** START INFORMATION SUPPLIED **
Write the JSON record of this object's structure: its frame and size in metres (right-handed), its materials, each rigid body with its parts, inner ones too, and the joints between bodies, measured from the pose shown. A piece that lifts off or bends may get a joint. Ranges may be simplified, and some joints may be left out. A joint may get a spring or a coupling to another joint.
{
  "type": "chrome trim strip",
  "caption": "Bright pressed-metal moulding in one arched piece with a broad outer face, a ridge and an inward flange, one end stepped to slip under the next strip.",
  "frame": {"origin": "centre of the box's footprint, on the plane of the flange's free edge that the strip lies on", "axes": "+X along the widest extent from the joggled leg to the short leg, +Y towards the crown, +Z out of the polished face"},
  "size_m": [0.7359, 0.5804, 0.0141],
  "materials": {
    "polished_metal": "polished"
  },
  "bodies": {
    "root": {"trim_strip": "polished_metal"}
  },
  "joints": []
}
** END INFORMATION SUPPLIED **
** START INFORMATION SUPPLIED **
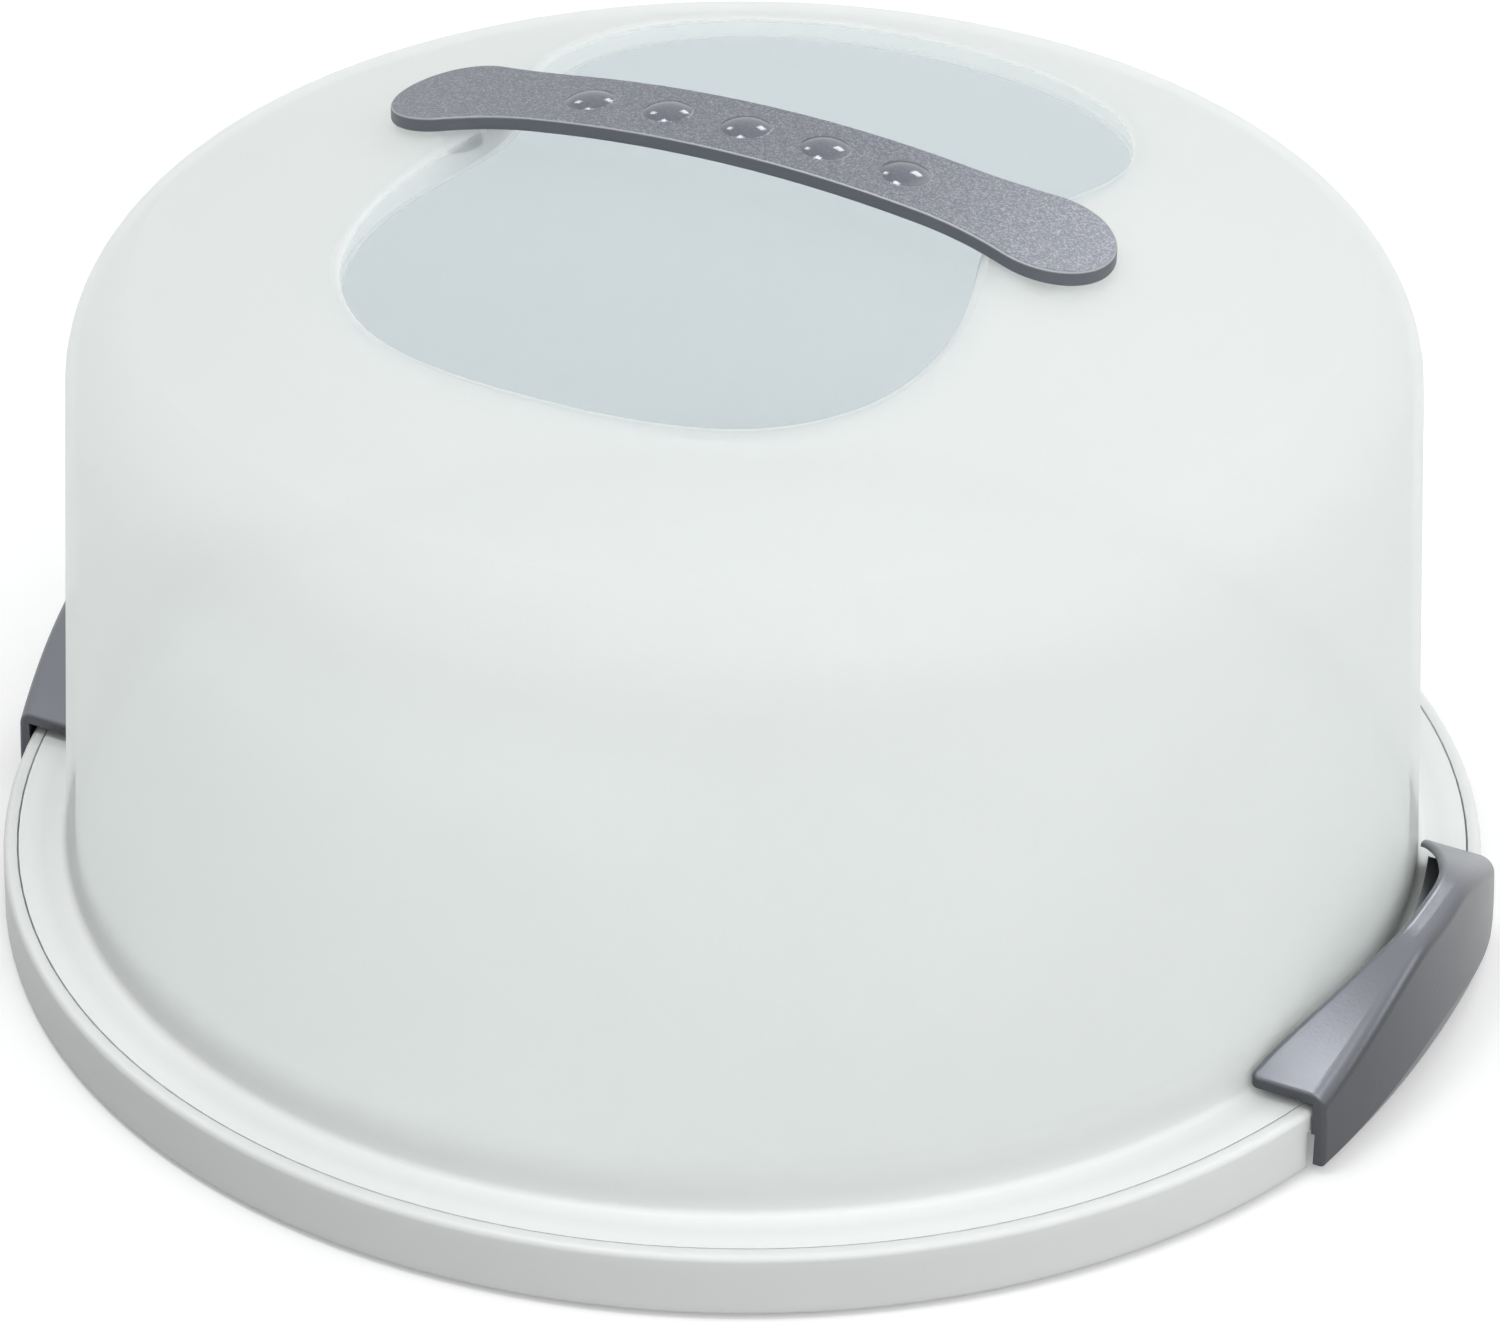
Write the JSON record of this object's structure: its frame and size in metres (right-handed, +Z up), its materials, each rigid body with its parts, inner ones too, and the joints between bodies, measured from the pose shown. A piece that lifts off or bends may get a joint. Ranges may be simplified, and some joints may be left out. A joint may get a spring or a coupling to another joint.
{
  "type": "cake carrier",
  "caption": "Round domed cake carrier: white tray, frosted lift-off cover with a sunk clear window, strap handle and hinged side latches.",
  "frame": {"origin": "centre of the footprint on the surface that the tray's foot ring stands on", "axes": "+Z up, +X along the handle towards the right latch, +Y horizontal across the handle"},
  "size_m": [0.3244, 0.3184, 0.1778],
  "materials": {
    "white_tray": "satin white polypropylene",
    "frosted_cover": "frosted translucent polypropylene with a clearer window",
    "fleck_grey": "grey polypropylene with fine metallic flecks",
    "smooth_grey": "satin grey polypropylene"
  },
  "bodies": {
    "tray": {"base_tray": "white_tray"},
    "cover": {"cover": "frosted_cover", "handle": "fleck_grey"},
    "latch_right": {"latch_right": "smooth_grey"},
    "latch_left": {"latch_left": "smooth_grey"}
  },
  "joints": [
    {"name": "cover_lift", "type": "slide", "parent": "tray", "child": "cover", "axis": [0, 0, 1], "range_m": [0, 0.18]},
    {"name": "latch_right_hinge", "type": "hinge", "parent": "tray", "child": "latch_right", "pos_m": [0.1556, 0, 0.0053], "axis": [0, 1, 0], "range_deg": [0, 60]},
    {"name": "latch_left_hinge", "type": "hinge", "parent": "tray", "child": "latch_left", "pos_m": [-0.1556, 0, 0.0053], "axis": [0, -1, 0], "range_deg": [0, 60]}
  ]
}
** END INFORMATION SUPPLIED **
** START INFORMATION SUPPLIED **
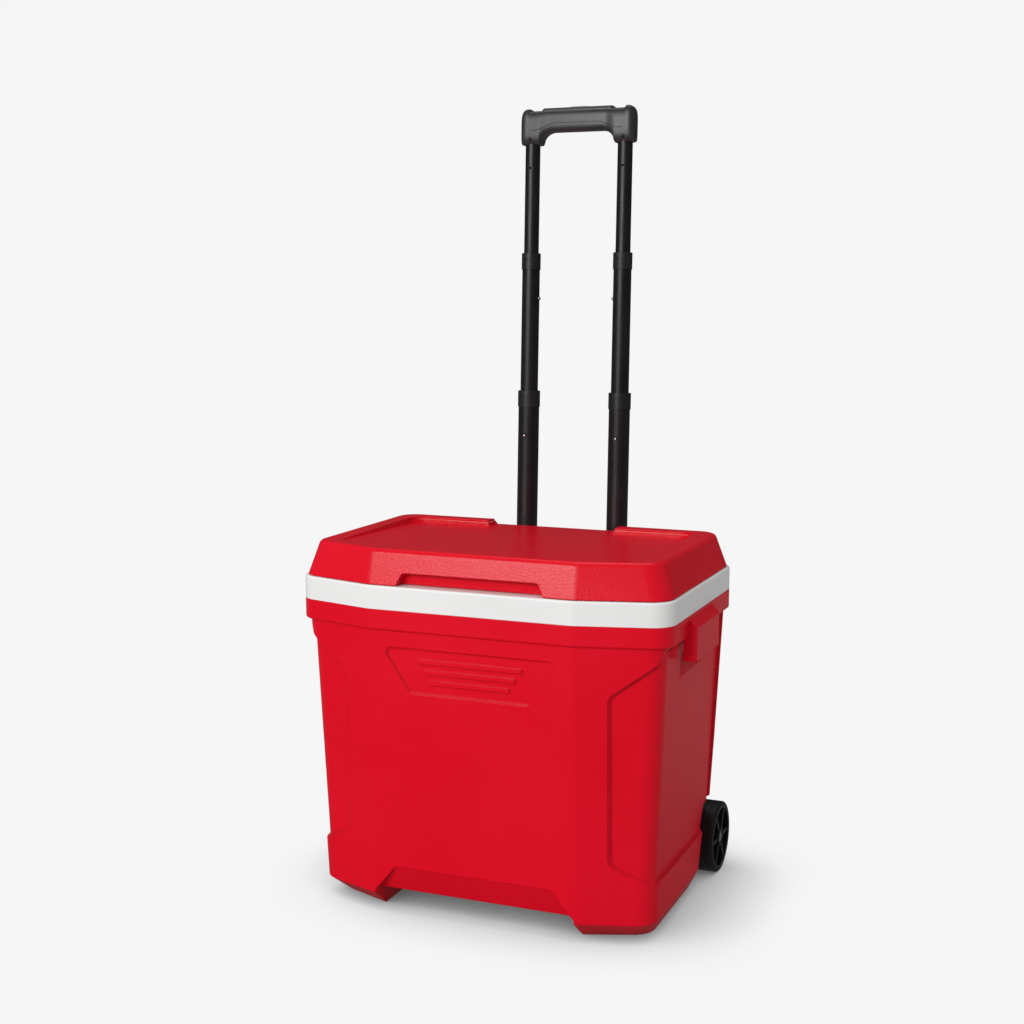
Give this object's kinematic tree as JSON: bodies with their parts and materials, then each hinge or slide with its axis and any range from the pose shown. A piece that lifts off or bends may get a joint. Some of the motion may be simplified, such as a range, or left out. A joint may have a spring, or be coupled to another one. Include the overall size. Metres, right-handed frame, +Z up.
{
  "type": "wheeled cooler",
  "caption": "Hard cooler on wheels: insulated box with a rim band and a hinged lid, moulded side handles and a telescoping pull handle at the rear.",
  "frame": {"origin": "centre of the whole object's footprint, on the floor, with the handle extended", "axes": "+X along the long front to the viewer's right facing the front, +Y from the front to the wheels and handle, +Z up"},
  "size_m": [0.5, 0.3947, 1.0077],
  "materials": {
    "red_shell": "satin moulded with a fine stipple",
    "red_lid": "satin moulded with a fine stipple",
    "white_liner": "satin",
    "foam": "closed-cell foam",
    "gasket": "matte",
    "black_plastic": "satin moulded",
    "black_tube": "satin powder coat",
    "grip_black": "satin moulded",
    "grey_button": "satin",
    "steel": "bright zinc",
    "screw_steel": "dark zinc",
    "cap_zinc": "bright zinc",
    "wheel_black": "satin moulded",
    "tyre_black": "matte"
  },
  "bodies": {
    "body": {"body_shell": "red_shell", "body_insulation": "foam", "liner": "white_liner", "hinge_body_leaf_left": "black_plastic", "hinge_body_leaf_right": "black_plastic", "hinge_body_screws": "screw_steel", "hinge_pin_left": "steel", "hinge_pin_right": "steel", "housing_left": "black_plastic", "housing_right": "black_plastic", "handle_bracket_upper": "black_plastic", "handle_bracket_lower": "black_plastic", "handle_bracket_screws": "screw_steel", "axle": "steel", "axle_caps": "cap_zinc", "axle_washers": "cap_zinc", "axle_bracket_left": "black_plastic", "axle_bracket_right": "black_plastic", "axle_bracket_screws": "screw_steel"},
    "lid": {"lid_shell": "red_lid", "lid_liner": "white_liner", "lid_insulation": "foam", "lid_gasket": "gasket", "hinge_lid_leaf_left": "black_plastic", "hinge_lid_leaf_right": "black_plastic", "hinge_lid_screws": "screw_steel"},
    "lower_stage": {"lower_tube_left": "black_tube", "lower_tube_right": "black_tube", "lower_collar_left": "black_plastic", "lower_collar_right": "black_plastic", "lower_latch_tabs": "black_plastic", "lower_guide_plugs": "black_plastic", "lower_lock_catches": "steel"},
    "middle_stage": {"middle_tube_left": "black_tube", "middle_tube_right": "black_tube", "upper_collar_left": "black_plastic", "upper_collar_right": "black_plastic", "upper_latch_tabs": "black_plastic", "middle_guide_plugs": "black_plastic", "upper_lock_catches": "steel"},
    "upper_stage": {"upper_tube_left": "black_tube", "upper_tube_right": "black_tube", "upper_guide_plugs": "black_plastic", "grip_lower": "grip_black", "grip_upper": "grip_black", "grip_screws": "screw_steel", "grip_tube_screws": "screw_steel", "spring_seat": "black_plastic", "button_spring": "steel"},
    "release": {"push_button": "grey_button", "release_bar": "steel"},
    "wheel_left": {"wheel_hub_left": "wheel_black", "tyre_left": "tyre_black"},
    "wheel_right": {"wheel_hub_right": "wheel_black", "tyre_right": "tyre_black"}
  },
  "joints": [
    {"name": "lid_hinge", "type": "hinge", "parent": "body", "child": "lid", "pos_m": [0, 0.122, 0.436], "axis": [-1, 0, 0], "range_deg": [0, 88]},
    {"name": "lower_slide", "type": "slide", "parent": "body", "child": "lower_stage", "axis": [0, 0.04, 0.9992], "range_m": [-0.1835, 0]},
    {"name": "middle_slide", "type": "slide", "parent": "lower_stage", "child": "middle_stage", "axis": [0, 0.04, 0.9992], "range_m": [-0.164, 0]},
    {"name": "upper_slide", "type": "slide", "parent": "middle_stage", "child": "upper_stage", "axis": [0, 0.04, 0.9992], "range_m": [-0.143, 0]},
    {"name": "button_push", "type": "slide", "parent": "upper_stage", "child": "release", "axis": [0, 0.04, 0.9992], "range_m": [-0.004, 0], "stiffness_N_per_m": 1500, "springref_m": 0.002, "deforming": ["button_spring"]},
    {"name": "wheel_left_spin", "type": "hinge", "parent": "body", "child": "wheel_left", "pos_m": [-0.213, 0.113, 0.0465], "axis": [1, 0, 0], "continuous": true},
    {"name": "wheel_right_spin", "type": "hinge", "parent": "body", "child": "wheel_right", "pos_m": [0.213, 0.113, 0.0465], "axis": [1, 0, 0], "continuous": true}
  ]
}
** END INFORMATION SUPPLIED **
Which lines hold the word "object"? Return all of them from the records above.

◆ **ANSWER BELOW**:
Write the JSON record of this object's structure: its frame and size in metres (right-handed), its materials, each rigid body with its parts, inner ones too, and the joints between bodies, measured from the pose shown. A piece that lifts off or bends may get a joint. Ranges may be simplified, and some joints may be left out. A joint may get a spring or a coupling to another joint.
Write the JSON record of this object's structure: its frame and size in metres (right-handed, +Z up), its materials, each rigid body with its parts, inner ones too, and the joints between bodies, measured from the pose shown. A piece that lifts off or bends may get a joint. Ranges may be simplified, and some joints may be left out. A joint may get a spring or a coupling to another joint.
Give this object's kinematic tree as JSON: bodies with their parts and materials, then each hinge or slide with its axis and any range from the pose shown. A piece that lifts off or bends may get a joint. Some of the motion may be simplified, such as a range, or left out. A joint may have a spring, or be coupled to another one. Include the overall size. Metres, right-handed frame, +Z up.
  "frame": {"origin": "centre of the whole object's footprint, on the floor, with the handle extended", "axes": "+X along the long front to the viewer's right facing the front, +Y from the front to the wheels and handle, +Z up"},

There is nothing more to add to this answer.